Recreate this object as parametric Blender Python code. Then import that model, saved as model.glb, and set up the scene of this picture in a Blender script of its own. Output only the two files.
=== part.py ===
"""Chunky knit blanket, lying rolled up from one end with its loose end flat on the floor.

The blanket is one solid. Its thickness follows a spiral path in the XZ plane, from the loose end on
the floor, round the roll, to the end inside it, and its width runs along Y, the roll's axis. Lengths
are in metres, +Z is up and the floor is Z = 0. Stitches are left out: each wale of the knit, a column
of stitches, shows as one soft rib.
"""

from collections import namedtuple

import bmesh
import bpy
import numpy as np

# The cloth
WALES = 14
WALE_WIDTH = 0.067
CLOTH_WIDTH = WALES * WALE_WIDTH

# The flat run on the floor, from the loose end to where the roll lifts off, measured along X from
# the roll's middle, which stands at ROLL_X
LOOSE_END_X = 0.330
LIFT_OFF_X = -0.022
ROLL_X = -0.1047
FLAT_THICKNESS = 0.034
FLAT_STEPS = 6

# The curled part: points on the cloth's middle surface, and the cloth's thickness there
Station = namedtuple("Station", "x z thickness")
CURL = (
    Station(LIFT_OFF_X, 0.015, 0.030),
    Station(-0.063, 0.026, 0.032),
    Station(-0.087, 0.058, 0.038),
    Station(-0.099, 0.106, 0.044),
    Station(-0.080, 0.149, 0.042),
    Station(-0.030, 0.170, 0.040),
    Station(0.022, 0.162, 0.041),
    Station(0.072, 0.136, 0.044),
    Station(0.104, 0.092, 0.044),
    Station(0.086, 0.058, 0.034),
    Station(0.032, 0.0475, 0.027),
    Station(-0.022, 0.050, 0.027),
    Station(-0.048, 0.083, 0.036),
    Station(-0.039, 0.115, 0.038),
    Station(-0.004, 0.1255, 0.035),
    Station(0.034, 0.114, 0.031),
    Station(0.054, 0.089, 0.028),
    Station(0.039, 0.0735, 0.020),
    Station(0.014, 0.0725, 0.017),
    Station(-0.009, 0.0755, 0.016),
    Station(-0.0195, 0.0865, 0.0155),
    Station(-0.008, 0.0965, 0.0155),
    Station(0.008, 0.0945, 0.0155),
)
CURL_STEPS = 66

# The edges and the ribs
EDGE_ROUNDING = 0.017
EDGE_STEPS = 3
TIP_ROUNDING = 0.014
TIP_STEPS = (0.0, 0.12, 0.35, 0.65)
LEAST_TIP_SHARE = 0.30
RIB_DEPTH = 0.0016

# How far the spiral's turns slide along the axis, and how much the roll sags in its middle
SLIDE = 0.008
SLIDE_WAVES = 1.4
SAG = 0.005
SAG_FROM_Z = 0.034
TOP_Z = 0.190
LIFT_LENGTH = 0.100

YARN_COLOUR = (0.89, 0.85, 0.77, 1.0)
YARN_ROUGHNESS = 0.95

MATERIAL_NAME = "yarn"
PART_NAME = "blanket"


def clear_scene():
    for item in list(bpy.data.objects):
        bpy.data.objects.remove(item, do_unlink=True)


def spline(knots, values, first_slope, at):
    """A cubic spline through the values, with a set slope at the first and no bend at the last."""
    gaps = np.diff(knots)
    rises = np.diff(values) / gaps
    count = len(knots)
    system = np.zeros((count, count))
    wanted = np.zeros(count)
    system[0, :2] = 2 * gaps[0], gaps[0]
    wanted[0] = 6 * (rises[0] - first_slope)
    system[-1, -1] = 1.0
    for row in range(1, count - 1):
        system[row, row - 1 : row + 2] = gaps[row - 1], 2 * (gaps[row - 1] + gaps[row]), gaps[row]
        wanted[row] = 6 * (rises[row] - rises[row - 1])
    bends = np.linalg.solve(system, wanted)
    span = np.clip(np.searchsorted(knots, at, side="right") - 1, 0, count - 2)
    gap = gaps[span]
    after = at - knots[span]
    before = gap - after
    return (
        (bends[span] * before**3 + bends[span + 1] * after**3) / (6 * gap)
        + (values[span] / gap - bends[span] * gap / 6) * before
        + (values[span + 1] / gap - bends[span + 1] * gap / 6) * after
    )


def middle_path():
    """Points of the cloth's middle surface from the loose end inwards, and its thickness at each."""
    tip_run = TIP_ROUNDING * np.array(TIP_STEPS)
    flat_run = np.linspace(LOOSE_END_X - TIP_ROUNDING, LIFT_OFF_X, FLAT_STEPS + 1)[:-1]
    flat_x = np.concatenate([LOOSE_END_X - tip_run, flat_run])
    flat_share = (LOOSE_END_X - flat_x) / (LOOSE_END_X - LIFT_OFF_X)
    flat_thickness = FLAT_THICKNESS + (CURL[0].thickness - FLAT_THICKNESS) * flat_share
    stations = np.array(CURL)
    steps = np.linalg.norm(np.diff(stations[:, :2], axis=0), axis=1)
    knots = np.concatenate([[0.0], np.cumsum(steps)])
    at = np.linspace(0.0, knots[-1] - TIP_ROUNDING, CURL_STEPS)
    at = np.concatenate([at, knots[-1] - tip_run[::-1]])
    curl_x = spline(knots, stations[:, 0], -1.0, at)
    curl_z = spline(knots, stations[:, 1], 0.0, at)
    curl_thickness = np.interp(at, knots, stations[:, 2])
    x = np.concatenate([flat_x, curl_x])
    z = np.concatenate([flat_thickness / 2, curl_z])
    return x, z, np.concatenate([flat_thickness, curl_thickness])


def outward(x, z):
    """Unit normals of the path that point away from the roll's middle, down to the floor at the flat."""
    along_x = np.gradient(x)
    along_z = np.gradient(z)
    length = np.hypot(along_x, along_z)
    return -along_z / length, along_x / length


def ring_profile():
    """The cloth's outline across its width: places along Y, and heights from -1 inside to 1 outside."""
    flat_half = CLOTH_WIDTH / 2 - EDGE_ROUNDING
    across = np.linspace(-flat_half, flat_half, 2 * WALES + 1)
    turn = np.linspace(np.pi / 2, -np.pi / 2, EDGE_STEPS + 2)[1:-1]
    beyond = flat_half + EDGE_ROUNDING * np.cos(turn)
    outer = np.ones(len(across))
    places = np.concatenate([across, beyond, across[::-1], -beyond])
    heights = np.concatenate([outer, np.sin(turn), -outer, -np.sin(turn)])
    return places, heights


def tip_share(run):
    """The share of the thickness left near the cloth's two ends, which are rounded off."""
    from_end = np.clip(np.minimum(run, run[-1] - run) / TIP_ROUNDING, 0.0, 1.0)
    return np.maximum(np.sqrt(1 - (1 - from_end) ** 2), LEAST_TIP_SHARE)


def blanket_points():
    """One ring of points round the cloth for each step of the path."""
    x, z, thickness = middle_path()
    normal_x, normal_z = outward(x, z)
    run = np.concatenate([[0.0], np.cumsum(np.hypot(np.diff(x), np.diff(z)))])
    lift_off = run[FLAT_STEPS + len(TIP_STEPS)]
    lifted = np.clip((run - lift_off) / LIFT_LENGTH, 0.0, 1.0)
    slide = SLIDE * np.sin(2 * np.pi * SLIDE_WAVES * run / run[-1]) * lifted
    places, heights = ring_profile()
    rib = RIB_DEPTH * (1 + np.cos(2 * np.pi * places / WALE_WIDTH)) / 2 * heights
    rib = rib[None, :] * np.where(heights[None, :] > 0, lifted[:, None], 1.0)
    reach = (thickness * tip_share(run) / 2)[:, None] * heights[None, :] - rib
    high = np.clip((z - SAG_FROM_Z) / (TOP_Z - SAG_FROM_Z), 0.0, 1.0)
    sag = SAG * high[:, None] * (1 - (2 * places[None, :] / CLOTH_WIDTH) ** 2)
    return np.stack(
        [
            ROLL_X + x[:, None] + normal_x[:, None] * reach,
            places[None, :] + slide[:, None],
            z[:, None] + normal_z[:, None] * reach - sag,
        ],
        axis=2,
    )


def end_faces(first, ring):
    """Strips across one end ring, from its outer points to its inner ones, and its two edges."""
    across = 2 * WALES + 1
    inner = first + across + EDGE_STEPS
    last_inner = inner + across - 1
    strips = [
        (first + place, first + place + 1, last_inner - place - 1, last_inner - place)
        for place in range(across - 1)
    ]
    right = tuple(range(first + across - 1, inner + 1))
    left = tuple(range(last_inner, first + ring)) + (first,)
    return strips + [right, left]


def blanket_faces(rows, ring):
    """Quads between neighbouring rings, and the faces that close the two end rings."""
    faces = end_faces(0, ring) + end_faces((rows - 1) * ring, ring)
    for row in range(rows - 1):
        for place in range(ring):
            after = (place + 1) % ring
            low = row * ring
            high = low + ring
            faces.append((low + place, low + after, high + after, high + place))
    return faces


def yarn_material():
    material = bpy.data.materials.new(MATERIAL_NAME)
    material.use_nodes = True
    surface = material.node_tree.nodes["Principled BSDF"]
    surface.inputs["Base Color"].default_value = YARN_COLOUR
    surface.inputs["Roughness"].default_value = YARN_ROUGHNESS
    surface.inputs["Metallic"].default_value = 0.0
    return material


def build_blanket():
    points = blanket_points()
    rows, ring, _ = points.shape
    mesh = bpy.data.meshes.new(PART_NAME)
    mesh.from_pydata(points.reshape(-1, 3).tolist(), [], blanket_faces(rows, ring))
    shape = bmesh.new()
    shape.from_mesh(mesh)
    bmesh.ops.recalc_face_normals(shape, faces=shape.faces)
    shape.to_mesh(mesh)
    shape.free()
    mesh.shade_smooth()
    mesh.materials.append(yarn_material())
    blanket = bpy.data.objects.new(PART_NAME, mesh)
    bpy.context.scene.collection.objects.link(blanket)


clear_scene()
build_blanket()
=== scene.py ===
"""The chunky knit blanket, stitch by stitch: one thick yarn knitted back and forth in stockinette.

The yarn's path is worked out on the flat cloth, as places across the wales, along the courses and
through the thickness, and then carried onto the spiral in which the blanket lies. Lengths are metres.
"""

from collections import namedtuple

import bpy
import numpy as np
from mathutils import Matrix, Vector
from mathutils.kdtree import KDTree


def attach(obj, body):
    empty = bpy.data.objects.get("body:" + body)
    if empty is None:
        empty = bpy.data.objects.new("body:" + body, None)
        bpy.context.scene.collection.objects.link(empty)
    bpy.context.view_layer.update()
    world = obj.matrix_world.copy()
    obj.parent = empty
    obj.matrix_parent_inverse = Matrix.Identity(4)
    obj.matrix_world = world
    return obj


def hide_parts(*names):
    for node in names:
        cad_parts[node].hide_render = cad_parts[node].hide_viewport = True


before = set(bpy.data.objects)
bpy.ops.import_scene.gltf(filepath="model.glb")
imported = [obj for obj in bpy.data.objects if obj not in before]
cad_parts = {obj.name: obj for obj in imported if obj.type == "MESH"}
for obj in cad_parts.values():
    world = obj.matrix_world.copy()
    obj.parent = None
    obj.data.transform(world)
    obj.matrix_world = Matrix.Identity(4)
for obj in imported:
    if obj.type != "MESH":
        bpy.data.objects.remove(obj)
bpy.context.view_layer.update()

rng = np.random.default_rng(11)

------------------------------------

- WHAT THE EXERCISE ASKS
Both the line with "bmesh.ops.recalc_face_normals(shape, faces=shape.faces)" and the line with "before = set(bpy.data.objects)" belong in the answer; write them out exactly, with every line between.

- WRITTEN RESPONSE
    bmesh.ops.recalc_face_normals(shape, faces=shape.faces)
    shape.to_mesh(mesh)
    shape.free()
    mesh.shade_smooth()
    mesh.materials.append(yarn_material())
    blanket = bpy.data.objects.new(PART_NAME, mesh)
    bpy.context.scene.collection.objects.link(blanket)


clear_scene()
build_blanket()
=== scene.py ===
"""The chunky knit blanket, stitch by stitch: one thick yarn knitted back and forth in stockinette.

The yarn's path is worked out on the flat cloth, as places across the wales, along the courses and
through the thickness, and then carried onto the spiral in which the blanket lies. Lengths are metres.
"""

from collections import namedtuple

import bpy
import numpy as np
from mathutils import Matrix, Vector
from mathutils.kdtree import KDTree


def attach(obj, body):
    empty = bpy.data.objects.get("body:" + body)
    if empty is None:
        empty = bpy.data.objects.new("body:" + body, None)
        bpy.context.scene.collection.objects.link(empty)
    bpy.context.view_layer.update()
    world = obj.matrix_world.copy()
    obj.parent = empty
    obj.matrix_parent_inverse = Matrix.Identity(4)
    obj.matrix_world = world
    return obj


def hide_parts(*names):
    for node in names:
        cad_parts[node].hide_render = cad_parts[node].hide_viewport = True


before = set(bpy.data.objects)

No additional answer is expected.